Und dazu passt ein nächster Schritt besser als eine „letzte Chance“. Deren Endgültigkeit beißt sich mit der Realität des 14. März, morgens um neun, im Bundestag. Was wäre denn, wenn Schröder sie verspielte? Wäre es wirklich die letzte, so müsste er im Fall des Scheiterns stürzen. Doch im Parlament gibt es keine Mehrheit gegen ihn, und Neuwahlen lassen sich so auch nicht erzwingen. Weiterhangeln, weiterschleppen, weitertraben, weiterzittern: Dies alles sind Worte, die nicht so sexy klingen wie „letzte Chance", Daumen hoch oder runter. Sie sind allerdings der Lage angemessener.

Gesucht wird der richtige Kompass für den weiteren Kurs. Wer gerade steuert, braucht keine vorletzte, letzte oder allerletzte Chance. Er muss Richtungssinn mitbringen. Und Durchsetzungsvermögen. Das Unheil kommt schleichend, das Rettende auch. Heute werden wir bestenfalls erfahren, ob Schröder einen Weg des „Mutes" vorgibt, wie er selbst verspricht. Tut er es, hat Deutschland eine Chance. Und Schröder mit dem Land.

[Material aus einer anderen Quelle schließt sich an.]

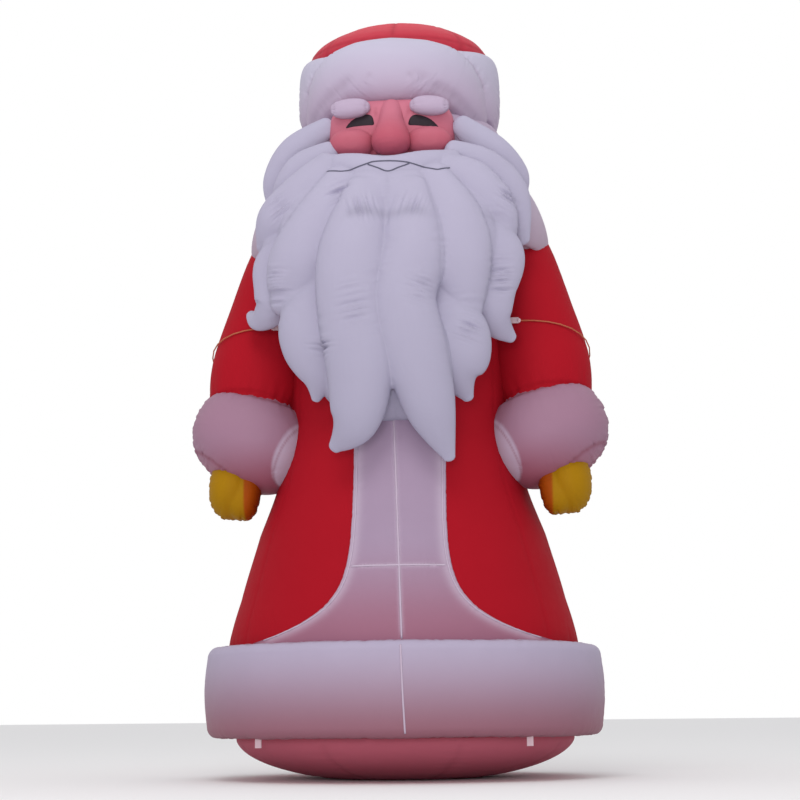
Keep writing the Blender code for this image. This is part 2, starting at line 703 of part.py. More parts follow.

Übrigens (das ist des Kanzlers Lieblingswort), Arbeitslosigkeit droht dem 58-jährigen Kanzler nicht. Im Gegenteil, seine zentrale Aufgabe geht weit über den heutigen Tag hinaus. Er muss Vertrauen aufbauen – für Deutschland. Er ist in der Pflicht. 80 Millionen Bürger warten auf ihre Chance. Dass es die letzte ist, wollen wir nicht hoffen. Egal was heute verkündet wird: Weitere Chancen hätten wir schon gern.